The hunt takes the last section of the book from a murder mystery to a thriller. The shift is my greatest concern with the book. The thriller does not work. Gamache and Three Pines do not fit a thriller. Gamache is not a super action hero. Isolated and peaceful Three Pines is not thriller country. The residents of the village are not thriller characters.

Worse yet Penny seeks to have the chase for the plans a race against Armageddon. It takes great skill to develop a credible weapon of mass destruction plot that convinces the reader to suspend disbelief. The plans for the Supergun are not a believable base for Armageddon.

Race against time thrillers with the fate of the world at stake can be exciting but the reader has to be convinced there is a real risk. In The Ascendant by Drew Chapman there is technological warfare between China and the United States accompanied by the respective militaries encroaching on the air and sea space of the other nation. Plans that are three decades old for a Supergun that has never even been tested do not create cataclysmic fear in the reader.

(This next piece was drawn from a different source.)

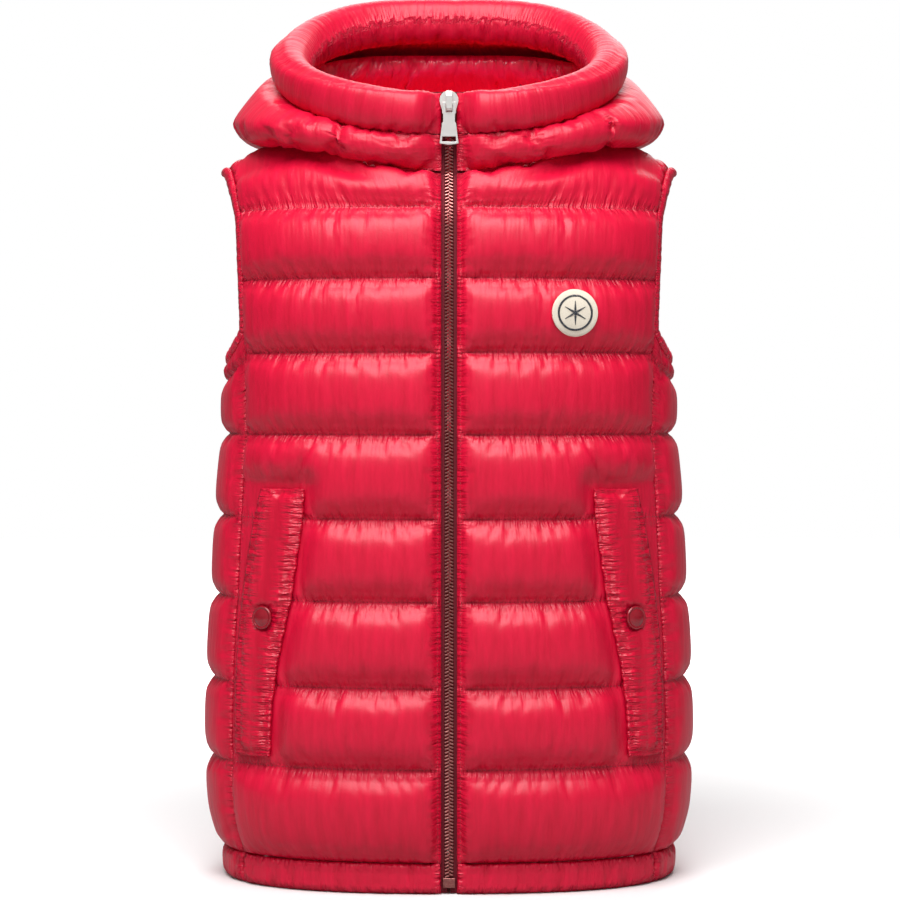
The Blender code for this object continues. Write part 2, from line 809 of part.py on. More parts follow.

There was no rising tension with regard to the plans as I could not believe finding the plans before the deadline really mattered. My disbelief was heightened rather than suspended.

Dropping the thriller into the mystery also resulted in two endings. There is the world to be saved by the deadline and murders to be solved. The solutions to each are plausible and Penny connects them but I did not find the thriller and mystery fitted well together. 

I understand authors who do not want their plots to become purely formula but going to thriller mode with thoughtful characters is not a good route. I lamented the Elvis Cole stories shifting to thrillers. More recently I have felt uneasy about the course of the Longmire mysteries of Craig Johnson.

If Penny wants to write thrillers I would suggest a new lead character and a different setting. Let Gamache and Three Pines remain in thoughtful mysteries focused on characters, setting and the world of the arts.

I appreciate the impetus to make the Supergun the focal point of the story. It is a dramatic object. Unfortunately, it was not done in a credible way.

In real life that was a smaller version of the Supergun actually built in Quebec's Eastern Townships near the fictional Three Pines. I will discuss it in my next post.

The Nature of the Beast went astray on the implausible secret Supergun and becoming a thriller. I hope the 12th in the series will be a real mystery.

Three Pines - Fictional Location) Penny, Louise – (2005) - Still Life; (2006) - Dead Cold (Tied for 3rd Best fiction of 2006); (2007) - The Cruelest Month; (2009) - The Murder Stone (Tied for 4th Best fiction of 2009); (2010) - The Brutal Telling; (2011) - Bury Your Dead (Best Fiction of 2011); (2011) - A Trick of the Light; (2012) - The Beautiful Mystery (Part I) and The Beautiful Mystery (Part II); (2013) - "P" is for Louise Penny - Movie Producer and Review of the Movie Still Life; (2013) - How the Light Gets In and Comparing with The Gifted; (2014) - The Long Way Home; (2014) - The Armand Gamache Series after 10 Mysteries - Part I and Part II; (2015) - The Nature of the Beast (Part I)    


  1. I couldn't possibly agree with you more, Bill. Three Pines is not a 'thriller' setting, and Gamache is not a 'thriller' sort of protagonist. I can completely see why the last part of the novel frustrated you on that level. And I'm not quite sure I like the whole idea of the Supergun, anyway. It just doesn't fit. It's a shame, too, as I think Penny's novels are, overall, so excellent. What a disappointment! I hope she returns to the sort of thoughtful, character-driven crime novel she does so well, at least for this series.

    1. Margot: Thanks for the comment. Thrillers are best on their own not as part of a mystery.